The most immediate and common problem we encounter with Probate properties is family members who plunder the decedent’s home. It’s sad and strange but many of the prohibitions family have felt about coveting a loved one’s possessions vanish after the person has passed. Far too often, the day after the funeral family members show up with trucks and take whatever they can from the house. The real problem with this is not that the items have been passed on to family but the long term effects of family members who are angry about who took what and how. It is very difficult to retrieve items after they have left the house. In many cases, we have encountered Probate cases where family members have gone so far as to remove major appliances, doors and even piping.

This can be a problem even when a will or trust is present. The average person has far too many possessions to describe their dispensation in full detail. They may note specific and certain items that are to be passed on but by neglecting to appoint one or two people to be responsible for dispersing the rest they create a situation where loved ones are scrambling to remove things from the house. This can be aggravated if many members of the family have access to the house, as is often the case after a long illness or for elderly family members who require assistance.

The best solution is to avoid ever creating the problem by specifying a person in your will or estate to take charge of the dispensation of all personal possessions that are not explicitly identified in the document. This person becomes the catch-all responsible for ethically and equitably splitting up the decedent’s possessions.

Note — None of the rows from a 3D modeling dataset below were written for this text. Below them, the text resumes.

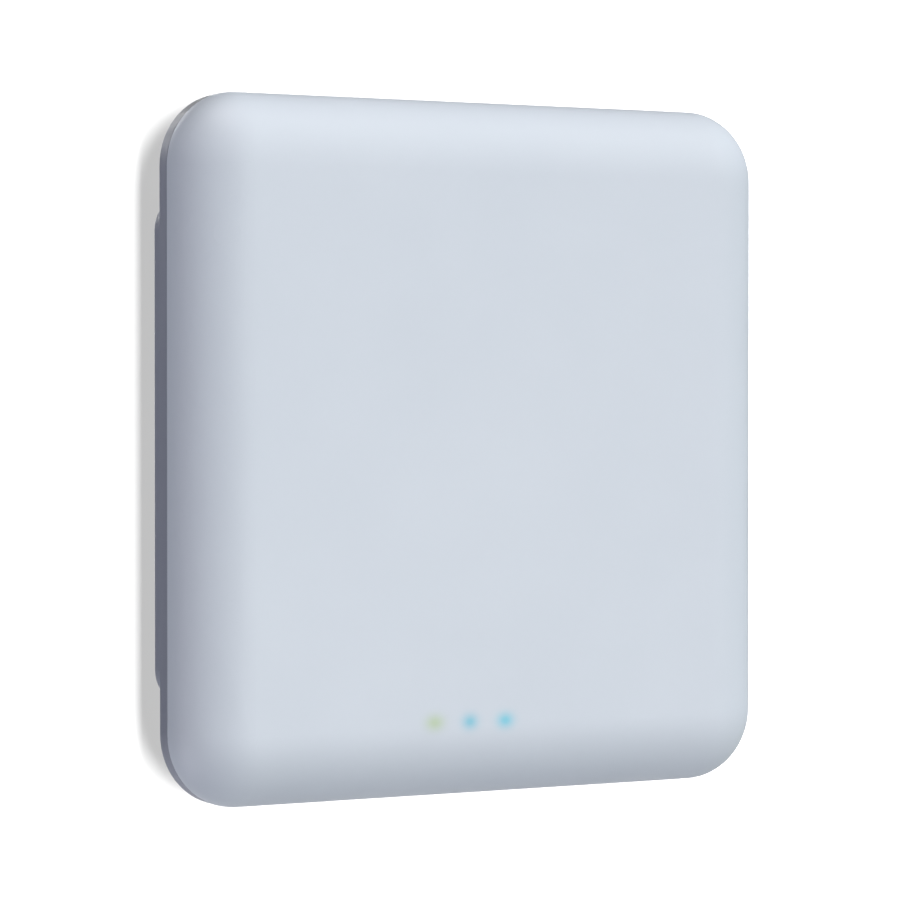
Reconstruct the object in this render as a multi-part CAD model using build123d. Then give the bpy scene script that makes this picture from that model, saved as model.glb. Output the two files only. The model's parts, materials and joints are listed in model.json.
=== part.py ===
from build123d import *
import os
from math import atan2, degrees, hypot

# Square wall / ceiling access point on its slide-on mounting plate.
#
# Every shape is drawn lying on its back: X to the right, Y up the wall and Z
# from the wall plane (0) towards the room. place() then stands it up, so in
# the finished files X is right, Z is up, +Y points into the wall and the
# origin is the centre of the mounting plate's back face.

os.makedirs("parts", exist_ok=True)

# ---------------------------------------------------------------- dimensions
# front cover
COVER_W = 196.0            # overall width
COVER_H = 200.0            # overall height
CORNER_R = 21.0            # outline corner radius
EDGE_IN = 20.0             # how far the pillow edge reaches across the face
EDGE_DEEP = 14.2           # and how deep it is
T_FRONT = 26.0             # wall to front face
T_SPLIT = 11.5             # wall to the parting plane
COVER_WALL = 2.3
LED_SKIN = 0.8             # thin skin that the status lights shine through

# rear housing
T_FLOOR = 6.5              # outside of the floor
FLOOR = 2.3                # floor thickness
SKIRT_W, SKIRT_H, SKIRT_R = 192.8, 143.0, 10.0
SKIRT_T = 0.6              # skirt's edge above the wall plane
SKIRT_WALL = 2.4
BAY_X = 30.0               # port bay, half width
BAY_Y0, BAY_Y1 = -60.0, -14.0
BAY_T = 21.5               # inside of the bay's roof
BAY_WALL = 1.8

# circuit board
PCB_T0, PCB_T1 = 13.0, 14.6
PCB_X, PCB_Y0, PCB_Y1 = 78.0, -85.0, 78.0

# mounting plate
PLATE_W, PLATE_H, PLATE_R, PLATE_T = 130.0, 108.0, 8.0, 2.5
WALL_SCREW_X, WALL_SCREW_Y, WALL_SCREW_R = 56.0, 44.0, 2.3
GANG_X, GANG_R, GANG_LEN = 41.65, 2.1, 8.0
KEY_X, KEY_UP, KEY_LOW = 38.0, 30.0, -34.0
SLIDE = 12.0               # lift that frees the studs from the keyholes
KEY_ROOF = (3.9, 5.9)
KEY_SLOT_W, KEY_ENTRY_R = 5.0, 4.6
NOTCH_X, NOTCH_TOP = 28.0, -6.0

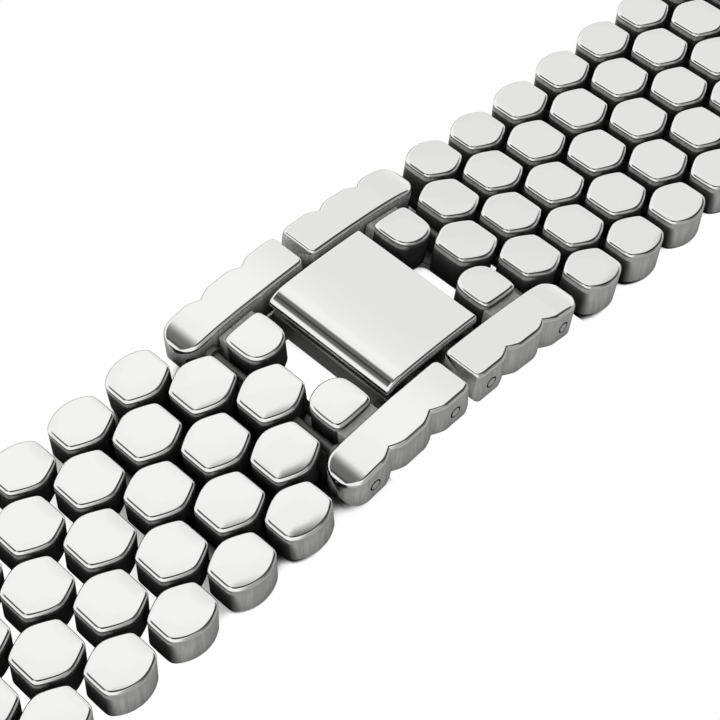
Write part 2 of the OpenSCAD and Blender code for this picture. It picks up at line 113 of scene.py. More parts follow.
# %% Sizes and pin places
LINK_L, LINK_W, LINK_T = 4.75, 4.9, 3.3
PITCH, STRINGS = 2.95, 4.5
FLANK_TURN = math.radians(27)
FLANK_GAP = 0.45
TIP_R, OUTER_R, OUTER_W = 3.55, 3.3, 2.0
PIN_R, RAIL_PIN_R, HEAD_R = 0.45, 0.4, 0.55
PIN_HALF, CENTRE_PIN_HALF = 2 * STRINGS + 0.7, 8.4
CLASP_R = 75.0
CENTRE_X = 11.1
RAIL_IN, BAND_HALF = 7.1, 11.0
RAIL_PIN_X, RAIL_PIN_DEPTH = (2.1, 11.0), 1.85
SIDES = {"left": -1, "right": 1}
FIRST, LAST = 2, 20
flank_d = (PITCH * math.sin(FLANK_TURN) + STRINGS * math.cos(FLANK_TURN) - FLANK_GAP) / 2


def pin_place(side, number):
    """Distance from the clasp and height, in millimetres, of a row's pin on the clasp's side."""
    x, _, z = joints[f"{side}_hinge_{number:02d}"]["pos_m"]
    return np.array([abs(x), z]) * 1000


fold_z = joints["frame_fold"]["pos_m"][2] * 1000
arc_z = fold_z - math.sqrt((CLASP_R - RAIL_PIN_DEPTH) ** 2 - RAIL_PIN_X[0] ** 2)
print("the clasp's curve has its centre at z =", round(arc_z, 2), "mm")

# %% [markdown]
# Every new piece is a closed skin made of rings of points, as a potter coils a pot: each ring joins
# the next with four-sided faces, and a fan closes each end. If the volume comes out negative the
# faces look inwards, so they are turned round. Each point also carries a number for its polish and
# its painted shade, which the steel reads later.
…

If no such person has been identified and as an executor you are concerned about family members who may attempt to remove items from the house, it is within your authority to restrict access to the home. You can change the locks or padlock the house until you have time to enter and sort belongings. In our experience, a convenient way to justify this is to blame it on the lawyer. Most family members will happily project their frustration with the situation onto the attorney. Though you may experience a momentary frustration from family members, in our experience the long term resentment and problems from the house being ransacked far outweigh any problems that arise from temporarily restricting access to the decedent’s home.